SAN FRANCISCOE-beam supplier Vistec Lithography Inc. has joined forces with research group CEA/Leti and startup Direct2Silicon (D2S) in a collaboration focused on refining and validating advanced design-for-e-beam (DFEB) technology for the 45- and 32-nm nodes, the companies said Monday (Jan. 12).
Over the next 12 months, CEA/Leti will manufacture test chips using a combination of D2S' DFEB design and software capabilities and the high-resolution e-beam direct-write lithography equipment from Vistec, the companies said. The goal of this collaboration is to print 45- and 32-nm circuits using Vistec's SB3054 system installed at CEA/Leti, they said.

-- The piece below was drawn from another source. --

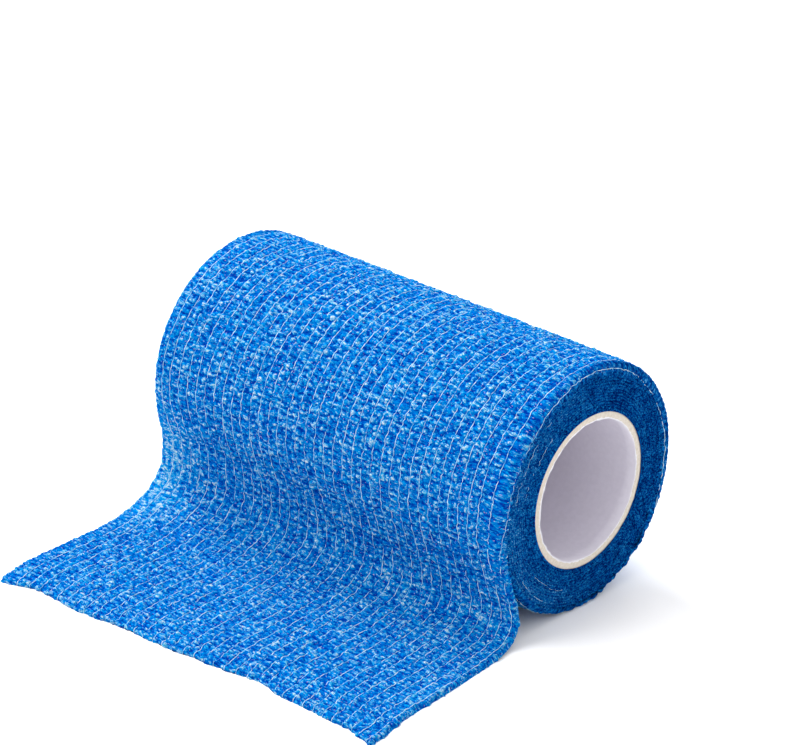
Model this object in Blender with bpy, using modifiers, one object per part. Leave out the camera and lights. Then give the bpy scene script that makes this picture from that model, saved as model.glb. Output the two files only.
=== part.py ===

Chip makers have for years chased the idea of direct-write e-beam tools, which write patterns directly onto a wafer, because of the huge cost savings that would be associated with eliminating or reducing photomasks. But the slow throughput of direct-write tools has been the bottleneck. A number of companies have been developing high-speed direct-write e-beam tools.
According to DS2 (San Jose, Calif.) its DFEB technology employs character or cell projection technology to "re-write the throughput rules" around e-beam direct write.
"DFEB is an innovative, new approach to the old problem of boosting e-beam throughput while enhancing accuracy," said Laurent Pain, lithography laboratory manager at CEA/Leti, in a statement. "We are looking forward to this collaboration to validate accuracy and throughput goals at the 45- and 32-nm nodes using the Vistec SB3054 system in tandem with D2S' advanced DFEB solution."
D2S says its technology has been in development by a team of EDA veterans since 2002. The company is backed by Benchmark Capital and strategic corporate partners such as EDA vendor Cadence Design Systems Inc. and automated test equipment house Advantest Corp.